> **Recorded data**:

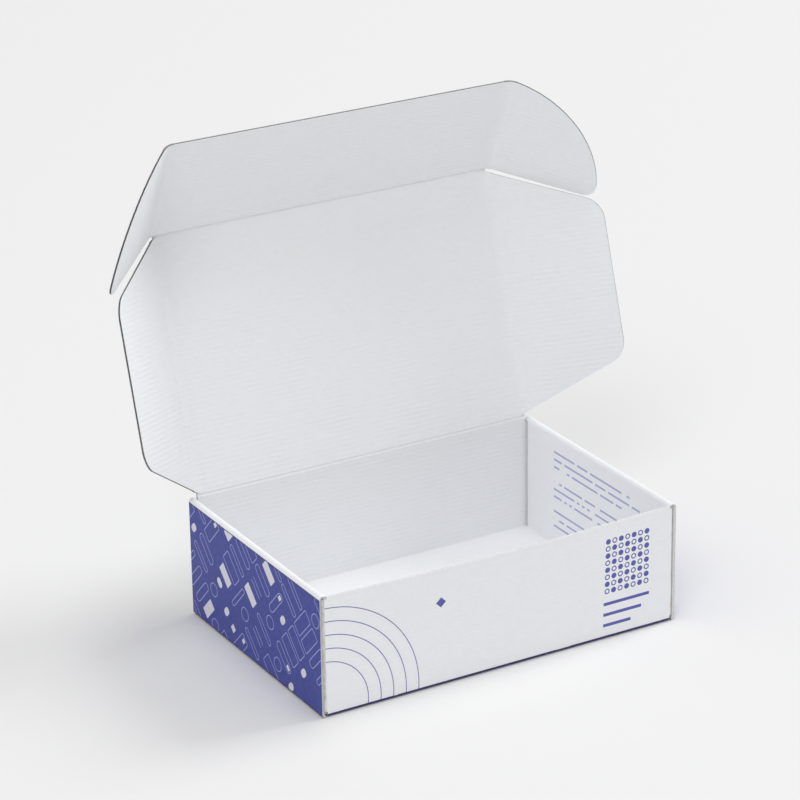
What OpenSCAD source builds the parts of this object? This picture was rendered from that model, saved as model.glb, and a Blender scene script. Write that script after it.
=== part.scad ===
// Corrugated mailer box with double side walls and a tuck-in lid, standing open.
// X runs along the front wall, Y from the front wall to the back wall, Z is up.
// The origin is the middle of the underside. All sizes are in millimetres.
// The tray is one folded sheet. The lid and its flaps turn on the middle of the board,
// so each crease has a round edge on one panel and a small gap before the next.

/* [Part to show] */
// Piece to draw, or all of them

/* [Tray] */
// Outer width along the front wall
box_w = 260; // [200:1:360]
// Outer depth from the front wall to the back wall
box_d = 173; // [130:1:260]
// Height of the rolled side walls
wall_h = 82; // [60:1:130]
// How far the front wall stays below the side walls
front_drop = 1; // [0.5:0.1:3]

/* [Board] */
// Thickness of the corrugated board
board = 1.5; // [1.2:0.1:1.8]
// Inner radius of a folded corner
bend_r = 0.7; // [0.5:0.1:1]
// Play on each side of a tab between two layers
layer_fit = 0.1; // [0.05:0.05:0.3]
// Gap at a moving crease, after its round edge
crease_gap = 0.15; // [0.1:0.01:0.2]

/* [Tabs inside the side walls] */
// Length of each corner tab
tab_l = 52; // [30:1:60]
// Gap between a corner tab and the floor
tab_lift = 1.5; // [1:0.1:4]
// Gap from the front or back wall to the inner side wall
inner_gap = 1.2; // [0.5:0.1:4]
// Width of each locking tab
lock_w = 30; // [16:1:40]
// Distance of each locking tab from the middle
lock_y = 38; // [24:1:44]
// Play around a locking tab in its slot
slot_fit = 0.25; // [0.15:0.05:0.4]

/* [Lid] */
// Angle of the lid from closed
lid_angle = 107; // [80:1:150]
// Play of the tucked front flap behind the front wall
front_fit = 0.4; // [0.2:0.1:1]
// Play of a tucked side flap inside its wall
side_fit = 0.2; // [0.2:0.1:1]
// Gap left under the tucked flaps
flap_lift = 4.5; // [2:0.5:10]
// Gap that parts a side flap from an ear, at the crease
slit = 2; // [1.6:0.1:3]
// How far an ear's crease stands outside that of the side flap
ear_step = 1.7; // [1.6:0.1:2.4]

/* [Side flaps] */
// Fold of the left side flap, out of the lid's plane
side_angle_left = 44; // [10:1:60]
// Fold of the right side flap, out of the lid's plane
side_angle_right = 44; // [10:1:60]
// How far each slanted end runs in along the lid
side_taper = 31; // [15:1:36]
// Corner radius
side_r = 16; // [6:1:20]

/* [Front flap and ears] */
// Fold of the front flap, out of the lid's plane
front_angle = 41; // [10:1:50]
// Fold of the left ear, out of the front flap's plane
ear_angle_left = 44; // [10:1:60]
// Fold of the right ear, out of the front flap's plane
ear_angle_right = 44; // [10:1:60]
// Radius of an ear's tip
tip_r = 9; // [5:1:12]
// Slant of an ear's free edge, away from the side flap
ear_slant = 3; // [2:0.2:6]

/* [Hidden] */
$fn = 96;
paper = "#e6e8eb";
paper_lid = "#dfe1e5";
paper_flap = "#d6d8dc";

corner_r = board + bend_r;
roll_w = 3 * board + 2 * layer_fit;
roll_r = roll_w / 2;
// outer face of a corner tab, and where the flat of the front wall ends
tab_x = box_w / 2 - board - layer_fit;
flat_x = tab_x - corner_r;
tab_top = wall_h - roll_r - layer_fit;
tab_bottom = corner_r + tab_lift;
front_h = wall_h - front_drop;
// the front wall is lower where the rolled walls run over it
under_roll_x = box_w / 2 - roll_w - layer_fit;

hinge_y = box_d / 2 - board / 2;
hinge_z = wall_h + board / 2;
lid_l = box_d - 2 * board - front_fit;
side_x = box_w / 2 - roll_w - side_fit - board / 2;
ear_x = side_x + ear_step;
flap_l = wall_h - board - flap_lift;
crease = board / 2 + crease_gap;

// a quarter of the rounded corner, in the first quadrant
module bend_section() {
    intersection() {
        difference() {
            circle(r = corner_r);
            circle(r = bend_r);
        }
        square(corner_r);
    }
}

// the half ring on top of a side wall
module roll_section() {
    intersection() {
        difference() {
            circle(r = roll_r);
            circle(r = roll_r - board);
        }
        translate([-roll_r, 0]) square([roll_w, roll_r]);
    }
}

// the right side wall seen from the front: corner at the floor, outer wall and roll
module outer_wall_section() {
    translate([box_w / 2 - corner_r, corner_r]) mirror([0, 1]) bend_section();
    translate([box_w / 2 - board, corner_r]) square([board, wall_h - roll_r - corner_r]);
    translate([box_w / 2 - roll_r, wall_h - roll_r]) roll_section();
}

// extrudes a section drawn in X and Z, centred on Y
module along_y(length) {
    translate([0, length / 2, 0]) rotate([90, 0, 0]) linear_extrude(length) children();
}

// extrudes a section drawn in Y and Z, centred on X
module along_x(length) {
    translate([-length / 2, 0, 0]) rotate([90, 0, 90]) linear_extrude(length) children();
}

module side_wall() {
    along_y(box_d) outer_wall_section();
    along_y(box_d - 2 * (corner_r + inner_gap))
        translate([box_w / 2 - roll_w, board]) square([board, wall_h - roll_r - board]);
    for (y = [-lock_y, lock_y])
        translate([box_w / 2 - roll_w, y - lock_w / 2, board / 6])
            cube([board, lock_w, board]);
}

module floor_panel() {
    difference() {
        translate([corner_r - box_w / 2, corner_r - box_d / 2, 0])
            cube([box_w - 2 * corner_r, box_d - 2 * corner_r, board]);
        for (side = [0, 1])
            mirror([side, 0, 0])
                for (y = [-lock_y, lock_y])
                    translate([
                        box_w / 2 - roll_w - slot_fit,
                        y - lock_w / 2 - slot_fit,
                        -board
                    ])
                        cube([board + 2 * slot_fit, lock_w + 2 * slot_fit, 3 * board]);
    }
}

// a single wall with a tab round each corner, built at the front
module end_wall() {
    along_x(2 * flat_x)
        translate([corner_r - box_d / 2, corner_r]) mirror([0, 1]) mirror([1, 0]) bend_section();
    translate([-flat_x, -box_d / 2, corner_r])
        cube([2 * flat_x, board, tab_top - corner_r]);
    for (side = [0, 1])
        mirror([side, 0, 0]) {
            translate([flat_x, corner_r - box_d / 2, tab_bottom])
                mirror([0, 1, 0]) linear_extrude(tab_top - tab_bottom) bend_section();
            translate([tab_x - board, corner_r - box_d / 2, tab_bottom])
                cube([board, tab_l, tab_top - tab_bottom]);
        }
}

module tray() {
    color(paper) {
        floor_panel();
        for (side = [0, 1])
            mirror([side, 0, 0]) side_wall();
        for (end = [0, 1])
            mirror([0, end, 0]) end_wall();
        // the front wall rises between the rolls
        translate([-under_roll_x, -box_d / 2, tab_top - board])
            cube([2 * under_roll_x, board, front_h - tab_top + board]);
        // the back wall rises to the crease of the lid
        translate([-side_x, box_d / 2 - board, tab_top - board])
            cube([2 * side_x, board, hinge_z - tab_top + board]);
        translate([-side_x, hinge_y, hinge_z])
            rotate([0, 90, 0]) cylinder(h = 2 * side_x, d = board);
    }
}

// places children on the lid: X across, Y from the hinge outwards, Z to the inside
module on_lid() {
    translate([0, hinge_y, hinge_z]) rotate([180 - lid_angle, 0, 0]) children();
}

module on_front_flap() {
    on_lid() translate([0, lid_l, 0]) rotate([front_angle, 0, 0]) children();
}

// a flat piece of board drawn in X and Y, centred on its thickness
module sheet() {
    translate([0, 0, -board / 2]) linear_extrude(board) children();
}

// the round edge of a crease, along Y from y0 to y1
module edge_along_y(x, y0, y1) {
    translate([x, y0, 0]) rotate([-90, 0, 0]) cylinder(h = y1 - y0, d = board);
}

module lid_panel() {
    color(paper_lid) on_lid() {
        sheet() translate([-side_x, crease]) square([2 * side_x, lid_l - crease]);
        for (side = [-1, 1])
            edge_along_y(side * side_x, crease, lid_l);
        translate([-side_x, lid_l, 0]) rotate([0, 90, 0]) cylinder(h = 2 * side_x, d = board);
    }
}

// outline of a side flap, from its crease at X = 0
module side_flap_outline() {
    low = [crease, slit];
    low_out = [flap_l, slit + side_taper];
    high_out = [flap_l, lid_l - slit - side_taper];
    high = [crease, lid_l - slit];
    slope = atan2(side_taper, flap_l - crease);
    half = (90 + slope) / 2;
    run = side_r / tan(half);
    along = [cos(slope), sin(slope)];
    polygon([
        low,
        low_out - run * along,
        low_out + [0, run],
        high_out - [0, run],
        high_out - run * [along[0], -along[1]],
        high
    ]);
    translate([flap_l - side_r, low_out[1] + run]) circle(r = side_r);
    translate([flap_l - side_r, high_out[1] - run]) circle(r = side_r);
}

module side_flap(fold) {
    color(paper_lid)
        translate([side_x, 0, 0]) rotate([0, -fold, 0]) sheet() side_flap_outline();
}

module side_flap_right() {
    on_lid() side_flap(side_angle_right);
}

module side_flap_left() {
    on_lid() mirror([1, 0, 0]) side_flap(side_angle_left);
}

module front_flap() {
    color(paper_flap) on_front_flap() {
        sheet() translate([-ear_x, crease]) square([2 * ear_x, flap_l - crease]);
        for (side = [-1, 1])
            edge_along_y(side * ear_x, crease, flap_l);
    }
}

// outline of an ear: a quarter disc with a rounded tip, from its crease at X = 0
module ear_outline() {
    ear_r = flap_l - slit / 2;
    tip_x = sqrt(pow(ear_r - tip_r, 2) - pow(tip_r, 2));
    reach = ear_r / (ear_r - tip_r);
    translate([0, slit / 2]) {
        intersection() {
            circle(r = ear_r);
            translate([crease, 0]) square(2 * ear_r);
            rotate(ear_slant)
                polygon([
                    [0, 0], [tip_x, 0], [tip_x * reach, tip_r * reach],
                    [2 * ear_r, 2 * ear_r], [-ear_r, 2 * ear_r]
                ]);
        }
        rotate(ear_slant) translate([tip_x, tip_r]) circle(r = tip_r);
    }
}

module ear(fold) {
    color(paper_flap)
        translate([ear_x, 0, 0]) rotate([0, -fold, 0]) sheet() ear_outline();
}

module ear_right() {
    on_front_flap() ear(ear_angle_right);
}

module ear_left() {
    on_front_flap() mirror([1, 0, 0]) ear(ear_angle_left);
}

tray();
lid_panel();
side_flap_left();
side_flap_right();
front_flap();
ear_left();
ear_right();
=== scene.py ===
# %% [markdown]
# # A corrugated mailer box, standing open
# The real box is one sheet of white-lined corrugated board, cut, creased and folded.
# The frame that is loaded here holds the plain solids of the box, and the bodies that move.
# This scene dresses them: every panel becomes two paper liners with a wavy layer between,
# every crease becomes a strip that bends, and the outside gets its blue print.
# All lengths are in metres, in the frame of the solids, unless a step says otherwise.

# %% Load the frame
import math

import bpy
from mathutils import Matrix, Vector


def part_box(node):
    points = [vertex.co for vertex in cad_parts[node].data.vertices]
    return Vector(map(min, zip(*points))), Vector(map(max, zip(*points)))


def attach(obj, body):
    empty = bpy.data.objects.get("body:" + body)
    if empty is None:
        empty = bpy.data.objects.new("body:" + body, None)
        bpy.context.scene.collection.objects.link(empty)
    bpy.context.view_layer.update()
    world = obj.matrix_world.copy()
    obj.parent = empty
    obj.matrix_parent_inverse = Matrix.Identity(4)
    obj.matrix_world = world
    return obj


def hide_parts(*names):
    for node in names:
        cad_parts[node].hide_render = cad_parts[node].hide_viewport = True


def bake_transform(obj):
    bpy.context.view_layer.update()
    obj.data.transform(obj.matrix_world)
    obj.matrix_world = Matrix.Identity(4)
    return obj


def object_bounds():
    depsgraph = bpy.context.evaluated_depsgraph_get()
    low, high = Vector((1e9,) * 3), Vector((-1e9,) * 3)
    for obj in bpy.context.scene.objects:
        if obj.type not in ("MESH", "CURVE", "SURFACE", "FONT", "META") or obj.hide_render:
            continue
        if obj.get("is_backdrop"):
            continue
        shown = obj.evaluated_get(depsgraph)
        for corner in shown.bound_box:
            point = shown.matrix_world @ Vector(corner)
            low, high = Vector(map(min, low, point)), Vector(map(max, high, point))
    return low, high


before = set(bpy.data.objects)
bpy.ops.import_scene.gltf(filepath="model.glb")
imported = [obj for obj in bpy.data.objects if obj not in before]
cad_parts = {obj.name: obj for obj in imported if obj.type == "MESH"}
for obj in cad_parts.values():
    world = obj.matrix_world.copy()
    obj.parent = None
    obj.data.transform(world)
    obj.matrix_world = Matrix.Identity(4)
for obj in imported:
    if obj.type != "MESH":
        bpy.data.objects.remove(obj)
cad_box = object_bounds()
MM = 0.001

# %% [markdown]
# ## The camera
# It stands in front of the box's left corner and looks down a little, through a long lens,
# so that upright edges stay nearly parallel. Its place was fitted to the corners of the box.

# %% Set the camera
camera_data = bpy.data.cameras.new("camera")
camera_data.lens = 153.0
camera_data.sensor_width = 36.0
camera = bpy.data.objects.new("camera", camera_data)
camera.location = (-1.00818, -1.71217, 0.97050)
camera.rotation_euler = [math.radians(a) for a in (67.6115, 0.843, -30.2892)]
bpy.context.scene.collection.objects.link(camera)
bpy.context.scene.camera = camera
print("camera distance", round(camera.location.length, 3))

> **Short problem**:
Reproduce the lines exactly, taking as the first line the one with "ear_r = flap_l - slit / 2;" and as the last line the one with "if empty is", and include nothing else.

> **Answer for the task**:
    ear_r = flap_l - slit / 2;
    tip_x = sqrt(pow(ear_r - tip_r, 2) - pow(tip_r, 2));
    reach = ear_r / (ear_r - tip_r);
    translate([0, slit / 2]) {
        intersection() {
            circle(r = ear_r);
            translate([crease, 0]) square(2 * ear_r);
            rotate(ear_slant)
                polygon([
                    [0, 0], [tip_x, 0], [tip_x * reach, tip_r * reach],
                    [2 * ear_r, 2 * ear_r], [-ear_r, 2 * ear_r]
                ]);
        }
        rotate(ear_slant) translate([tip_x, tip_r]) circle(r = tip_r);
    }
}

module ear(fold) {
    color(paper_flap)
        translate([ear_x, 0, 0]) rotate([0, -fold, 0]) sheet() ear_outline();
}

module ear_right() {
    on_front_flap() ear(ear_angle_right);
}

module ear_left() {
    on_front_flap() mirror([1, 0, 0]) ear(ear_angle_left);
}

tray();
lid_panel();
side_flap_left();
side_flap_right();
front_flap();
ear_left();
ear_right();
=== scene.py ===
# %% [markdown]
# # A corrugated mailer box, standing open
# The real box is one sheet of white-lined corrugated board, cut, creased and folded.
# The frame that is loaded here holds the plain solids of the box, and the bodies that move.
# This scene dresses them: every panel becomes two paper liners with a wavy layer between,
# every crease becomes a strip that bends, and the outside gets its blue print.
# All lengths are in metres, in the frame of the solids, unless a step says otherwise.

# %% Load the frame
import math

import bpy
from mathutils import Matrix, Vector


def part_box(node):
    points = [vertex.co for vertex in cad_parts[node].data.vertices]
    return Vector(map(min, zip(*points))), Vector(map(max, zip(*points)))


def attach(obj, body):
    empty = bpy.data.objects.get("body:" + body)
    if empty is None:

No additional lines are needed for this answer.